EXERCISE DIRECTIONS.
Repeat, exactly, the run of lines that opens with the line containing "Reconstruct the object" and closes with the line containing "BOLT_R = 2.4 * MM", and leave all other lines out.

[DATA FOR THIS EXERCISE start]

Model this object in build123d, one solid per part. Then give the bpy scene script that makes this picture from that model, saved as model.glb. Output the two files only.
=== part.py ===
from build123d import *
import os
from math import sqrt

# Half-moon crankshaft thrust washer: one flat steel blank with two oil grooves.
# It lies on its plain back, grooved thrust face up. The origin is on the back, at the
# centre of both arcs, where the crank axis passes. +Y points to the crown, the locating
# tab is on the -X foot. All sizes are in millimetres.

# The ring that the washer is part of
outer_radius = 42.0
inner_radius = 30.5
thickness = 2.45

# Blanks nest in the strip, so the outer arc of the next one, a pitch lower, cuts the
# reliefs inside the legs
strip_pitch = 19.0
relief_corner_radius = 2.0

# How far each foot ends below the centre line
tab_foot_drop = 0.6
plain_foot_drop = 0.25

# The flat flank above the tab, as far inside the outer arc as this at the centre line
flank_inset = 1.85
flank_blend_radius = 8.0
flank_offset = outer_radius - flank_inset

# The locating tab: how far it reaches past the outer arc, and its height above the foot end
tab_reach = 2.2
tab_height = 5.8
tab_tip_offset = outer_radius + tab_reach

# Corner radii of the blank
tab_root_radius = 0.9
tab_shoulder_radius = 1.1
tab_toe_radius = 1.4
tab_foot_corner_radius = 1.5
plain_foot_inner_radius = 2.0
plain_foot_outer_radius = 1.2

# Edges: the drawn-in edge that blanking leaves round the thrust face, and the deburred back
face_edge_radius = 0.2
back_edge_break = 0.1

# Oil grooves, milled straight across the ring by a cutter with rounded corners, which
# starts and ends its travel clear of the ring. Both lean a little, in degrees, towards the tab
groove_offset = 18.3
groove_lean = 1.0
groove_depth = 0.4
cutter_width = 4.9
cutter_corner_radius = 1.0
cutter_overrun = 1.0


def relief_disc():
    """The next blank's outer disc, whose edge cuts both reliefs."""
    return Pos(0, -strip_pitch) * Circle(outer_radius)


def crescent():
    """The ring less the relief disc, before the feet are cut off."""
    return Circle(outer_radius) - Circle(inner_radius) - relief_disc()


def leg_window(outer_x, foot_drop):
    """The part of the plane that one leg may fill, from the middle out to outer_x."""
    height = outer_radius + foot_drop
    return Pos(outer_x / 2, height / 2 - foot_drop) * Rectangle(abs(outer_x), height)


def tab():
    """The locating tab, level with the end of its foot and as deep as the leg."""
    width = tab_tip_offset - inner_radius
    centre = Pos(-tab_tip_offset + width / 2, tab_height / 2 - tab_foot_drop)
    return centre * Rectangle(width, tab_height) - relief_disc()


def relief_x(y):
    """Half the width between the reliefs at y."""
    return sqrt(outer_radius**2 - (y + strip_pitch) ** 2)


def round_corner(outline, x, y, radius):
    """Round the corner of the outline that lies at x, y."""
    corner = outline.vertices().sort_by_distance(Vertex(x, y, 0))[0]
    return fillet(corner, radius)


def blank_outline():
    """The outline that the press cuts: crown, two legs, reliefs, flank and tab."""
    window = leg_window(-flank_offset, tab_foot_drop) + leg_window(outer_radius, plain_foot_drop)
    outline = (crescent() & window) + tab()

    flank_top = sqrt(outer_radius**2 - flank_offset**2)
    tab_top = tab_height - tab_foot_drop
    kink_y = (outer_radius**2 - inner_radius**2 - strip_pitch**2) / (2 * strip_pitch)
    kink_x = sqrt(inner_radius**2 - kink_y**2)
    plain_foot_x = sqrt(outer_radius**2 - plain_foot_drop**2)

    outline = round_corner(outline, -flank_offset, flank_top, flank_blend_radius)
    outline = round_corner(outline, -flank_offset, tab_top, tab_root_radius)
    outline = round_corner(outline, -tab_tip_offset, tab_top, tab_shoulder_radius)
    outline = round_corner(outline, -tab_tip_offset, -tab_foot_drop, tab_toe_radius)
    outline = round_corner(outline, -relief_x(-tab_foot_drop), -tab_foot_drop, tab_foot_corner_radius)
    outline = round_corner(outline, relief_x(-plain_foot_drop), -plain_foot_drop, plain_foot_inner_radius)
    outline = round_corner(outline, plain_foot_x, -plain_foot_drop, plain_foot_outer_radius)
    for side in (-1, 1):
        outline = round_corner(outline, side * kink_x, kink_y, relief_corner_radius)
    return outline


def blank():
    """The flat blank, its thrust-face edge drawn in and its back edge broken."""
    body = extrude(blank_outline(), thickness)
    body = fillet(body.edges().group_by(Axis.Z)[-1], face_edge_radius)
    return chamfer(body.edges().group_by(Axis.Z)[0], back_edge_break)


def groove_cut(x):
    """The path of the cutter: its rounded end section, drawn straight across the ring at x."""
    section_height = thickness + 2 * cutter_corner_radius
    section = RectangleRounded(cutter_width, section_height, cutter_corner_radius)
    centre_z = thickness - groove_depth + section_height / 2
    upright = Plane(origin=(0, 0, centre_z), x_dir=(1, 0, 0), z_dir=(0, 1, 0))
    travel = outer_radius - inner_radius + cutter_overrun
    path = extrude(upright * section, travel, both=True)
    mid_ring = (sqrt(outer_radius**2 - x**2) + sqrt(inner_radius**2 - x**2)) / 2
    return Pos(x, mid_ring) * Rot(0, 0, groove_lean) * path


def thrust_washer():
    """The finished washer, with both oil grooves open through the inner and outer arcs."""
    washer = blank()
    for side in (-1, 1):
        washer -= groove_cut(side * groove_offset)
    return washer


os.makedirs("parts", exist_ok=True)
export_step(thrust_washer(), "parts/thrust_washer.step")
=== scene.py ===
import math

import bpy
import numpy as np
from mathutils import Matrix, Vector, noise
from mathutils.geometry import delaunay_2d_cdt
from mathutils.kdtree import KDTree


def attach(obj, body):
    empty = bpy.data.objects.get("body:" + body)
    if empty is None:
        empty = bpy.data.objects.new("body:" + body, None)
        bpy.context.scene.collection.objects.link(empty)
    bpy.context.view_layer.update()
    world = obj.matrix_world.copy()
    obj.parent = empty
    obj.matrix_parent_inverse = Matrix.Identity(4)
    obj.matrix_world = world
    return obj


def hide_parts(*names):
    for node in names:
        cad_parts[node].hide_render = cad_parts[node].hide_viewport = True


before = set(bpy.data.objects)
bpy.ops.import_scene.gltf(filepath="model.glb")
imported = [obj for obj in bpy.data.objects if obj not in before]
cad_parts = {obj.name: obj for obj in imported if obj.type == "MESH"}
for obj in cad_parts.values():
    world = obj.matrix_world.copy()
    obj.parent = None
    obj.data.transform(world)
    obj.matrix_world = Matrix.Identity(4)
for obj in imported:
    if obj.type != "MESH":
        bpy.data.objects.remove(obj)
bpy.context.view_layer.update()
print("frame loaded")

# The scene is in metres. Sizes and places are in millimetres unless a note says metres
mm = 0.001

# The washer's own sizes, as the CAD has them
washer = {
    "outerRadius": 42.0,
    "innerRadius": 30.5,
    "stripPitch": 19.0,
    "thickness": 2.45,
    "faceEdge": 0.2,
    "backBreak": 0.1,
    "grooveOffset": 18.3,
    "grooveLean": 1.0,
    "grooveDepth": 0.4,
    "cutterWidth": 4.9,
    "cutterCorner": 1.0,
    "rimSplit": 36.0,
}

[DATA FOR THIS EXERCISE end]
[DATA FOR THIS EXERCISE start]

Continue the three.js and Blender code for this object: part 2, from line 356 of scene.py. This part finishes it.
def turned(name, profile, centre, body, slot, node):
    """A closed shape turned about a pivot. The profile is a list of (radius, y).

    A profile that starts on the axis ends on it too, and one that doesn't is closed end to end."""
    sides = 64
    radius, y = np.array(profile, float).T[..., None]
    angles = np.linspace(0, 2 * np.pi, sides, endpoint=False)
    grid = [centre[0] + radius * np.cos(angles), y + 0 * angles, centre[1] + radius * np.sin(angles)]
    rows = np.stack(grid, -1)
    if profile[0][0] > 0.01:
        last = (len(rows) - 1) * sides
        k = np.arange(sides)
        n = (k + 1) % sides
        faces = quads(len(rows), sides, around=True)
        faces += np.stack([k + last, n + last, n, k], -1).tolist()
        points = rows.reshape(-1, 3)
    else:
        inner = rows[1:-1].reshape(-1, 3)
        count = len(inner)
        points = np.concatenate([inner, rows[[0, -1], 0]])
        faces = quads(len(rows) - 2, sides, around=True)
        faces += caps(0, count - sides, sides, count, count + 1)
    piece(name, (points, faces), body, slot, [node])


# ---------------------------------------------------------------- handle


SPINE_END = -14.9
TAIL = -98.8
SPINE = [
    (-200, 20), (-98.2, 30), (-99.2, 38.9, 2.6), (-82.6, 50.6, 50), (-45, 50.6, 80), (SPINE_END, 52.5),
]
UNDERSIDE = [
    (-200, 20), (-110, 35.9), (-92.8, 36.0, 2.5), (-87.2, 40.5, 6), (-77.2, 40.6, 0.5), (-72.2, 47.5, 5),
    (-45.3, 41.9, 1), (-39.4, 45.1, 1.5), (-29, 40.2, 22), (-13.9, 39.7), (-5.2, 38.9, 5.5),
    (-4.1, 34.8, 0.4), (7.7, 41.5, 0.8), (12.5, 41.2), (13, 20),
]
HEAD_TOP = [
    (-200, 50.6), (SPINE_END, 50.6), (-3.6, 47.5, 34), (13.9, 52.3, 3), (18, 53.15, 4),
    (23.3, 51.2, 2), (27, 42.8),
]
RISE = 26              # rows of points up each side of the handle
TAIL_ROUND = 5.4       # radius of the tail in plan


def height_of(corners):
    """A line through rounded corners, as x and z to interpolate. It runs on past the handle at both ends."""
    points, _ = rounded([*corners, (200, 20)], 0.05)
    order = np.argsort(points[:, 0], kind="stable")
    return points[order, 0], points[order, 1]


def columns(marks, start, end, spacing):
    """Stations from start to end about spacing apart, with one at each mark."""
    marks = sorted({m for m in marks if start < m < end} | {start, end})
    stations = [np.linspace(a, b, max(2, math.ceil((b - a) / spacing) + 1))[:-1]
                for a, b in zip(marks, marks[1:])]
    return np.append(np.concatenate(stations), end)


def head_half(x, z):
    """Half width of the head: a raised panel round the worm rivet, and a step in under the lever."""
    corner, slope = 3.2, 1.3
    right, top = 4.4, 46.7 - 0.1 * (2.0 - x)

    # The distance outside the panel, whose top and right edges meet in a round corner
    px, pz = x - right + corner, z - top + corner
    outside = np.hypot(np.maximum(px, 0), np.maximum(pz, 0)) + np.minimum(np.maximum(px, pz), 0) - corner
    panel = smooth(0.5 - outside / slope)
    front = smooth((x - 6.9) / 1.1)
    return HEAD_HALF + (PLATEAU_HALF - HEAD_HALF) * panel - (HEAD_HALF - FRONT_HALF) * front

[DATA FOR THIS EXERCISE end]
[DATA FOR THIS EXERCISE start]

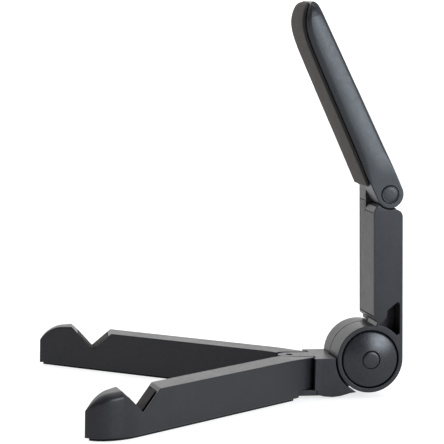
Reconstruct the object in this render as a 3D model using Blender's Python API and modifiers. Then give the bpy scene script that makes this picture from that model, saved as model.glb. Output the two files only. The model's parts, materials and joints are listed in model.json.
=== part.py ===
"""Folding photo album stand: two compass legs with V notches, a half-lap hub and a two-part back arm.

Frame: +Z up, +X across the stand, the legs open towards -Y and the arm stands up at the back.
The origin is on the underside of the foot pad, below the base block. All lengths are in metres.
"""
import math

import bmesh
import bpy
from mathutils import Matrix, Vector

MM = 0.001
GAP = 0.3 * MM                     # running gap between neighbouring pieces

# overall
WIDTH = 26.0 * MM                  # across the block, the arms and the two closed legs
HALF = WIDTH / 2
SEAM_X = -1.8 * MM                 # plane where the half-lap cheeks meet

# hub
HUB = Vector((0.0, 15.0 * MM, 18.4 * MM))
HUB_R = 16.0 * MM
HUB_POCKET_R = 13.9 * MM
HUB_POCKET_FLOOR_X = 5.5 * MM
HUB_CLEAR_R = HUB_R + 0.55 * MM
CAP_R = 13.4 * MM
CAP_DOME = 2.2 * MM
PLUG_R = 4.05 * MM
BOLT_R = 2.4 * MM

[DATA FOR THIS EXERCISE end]

COMPLETE RESPONSE.
Reconstruct the object in this render as a 3D model using Blender's Python API and modifiers. Then give the bpy scene script that makes this picture from that model, saved as model.glb. Output the two files only. The model's parts, materials and joints are listed in model.json.
=== part.py ===
"""Folding photo album stand: two compass legs with V notches, a half-lap hub and a two-part back arm.

Frame: +Z up, +X across the stand, the legs open towards -Y and the arm stands up at the back.
The origin is on the underside of the foot pad, below the base block. All lengths are in metres.
"""
import math

import bmesh
import bpy
from mathutils import Matrix, Vector

MM = 0.001
GAP = 0.3 * MM                     # running gap between neighbouring pieces

# overall
WIDTH = 26.0 * MM                  # across the block, the arms and the two closed legs
HALF = WIDTH / 2
SEAM_X = -1.8 * MM                 # plane where the half-lap cheeks meet

# hub
HUB = Vector((0.0, 15.0 * MM, 18.4 * MM))
HUB_R = 16.0 * MM
HUB_POCKET_R = 13.9 * MM
HUB_POCKET_FLOOR_X = 5.5 * MM
HUB_CLEAR_R = HUB_R + 0.55 * MM
CAP_R = 13.4 * MM
CAP_DOME = 2.2 * MM
PLUG_R = 4.05 * MM
BOLT_R = 2.4 * MM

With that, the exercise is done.